**DATA PROVIDED**.
┌──
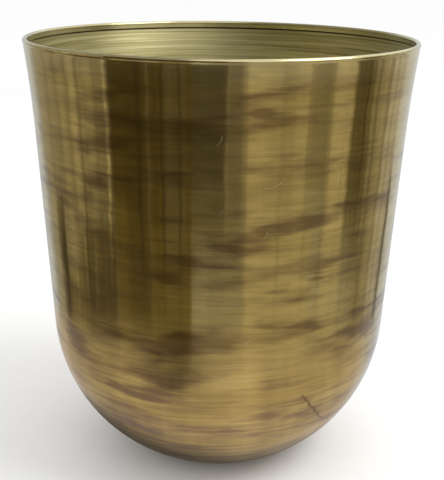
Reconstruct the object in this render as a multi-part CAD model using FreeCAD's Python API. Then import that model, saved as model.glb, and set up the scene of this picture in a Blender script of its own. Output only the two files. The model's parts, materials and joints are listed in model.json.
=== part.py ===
"""Brass planter pot, in millimetres.

A round, open-topped pot made of two spun sheets of brass: a wall that flares gently to the mouth,
and a bowl with a flat base.  The two stand edge to edge, and a ring of brazing metal joins them,
dressed flush outside and left as a low bead inside.  The wall's top edge is rolled inwards over a
steel wire, which stiffens the mouth.  Four felt pads keep the base off the floor.

The frame: +Z up, the origin on the pot's axis at the floor.
"""

import FreeCAD, Part
import os
from math import acos, cos, degrees, radians, sin, tan

# ---- driving dimensions ----
rim_diameter = 400.0       # over the rolled rim
overall_height = 450.0     # floor to the top of the rim
base_diameter = 130.0      # the flat underside of the bowl
sheet = 0.9                # thickness of both brass sheets

# rim
wire_diameter = 3.0
wire_clearance = 0.05      # between the wire and the sheet rolled over it
hem_depth = 7.1            # rim top to the sheet's cut edge inside the pot
bead_proud = 0.6           # how far the rolled rim stands out from the wall below it
bead_fillet = 4.0          # radius of the hollow under the rolled rim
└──
**TASK GOAL**.
Using the material above, quote the first line and each line after it, stopping at and including the line that holds "steel wire, which".

**SOLUTION TO THIS TASK**.
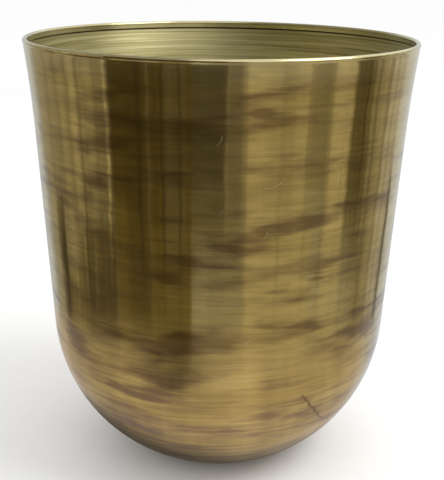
Reconstruct the object in this render as a multi-part CAD model using FreeCAD's Python API. Then import that model, saved as model.glb, and set up the scene of this picture in a Blender script of its own. Output only the two files. The model's parts, materials and joints are listed in model.json.
=== part.py ===
"""Brass planter pot, in millimetres.

A round, open-topped pot made of two spun sheets of brass: a wall that flares gently to the mouth,
and a bowl with a flat base.  The two stand edge to edge, and a ring of brazing metal joins them,
dressed flush outside and left as a low bead inside.  The wall's top edge is rolled inwards over a
steel wire, which stiffens the mouth.  Four felt pads keep the base off the floor.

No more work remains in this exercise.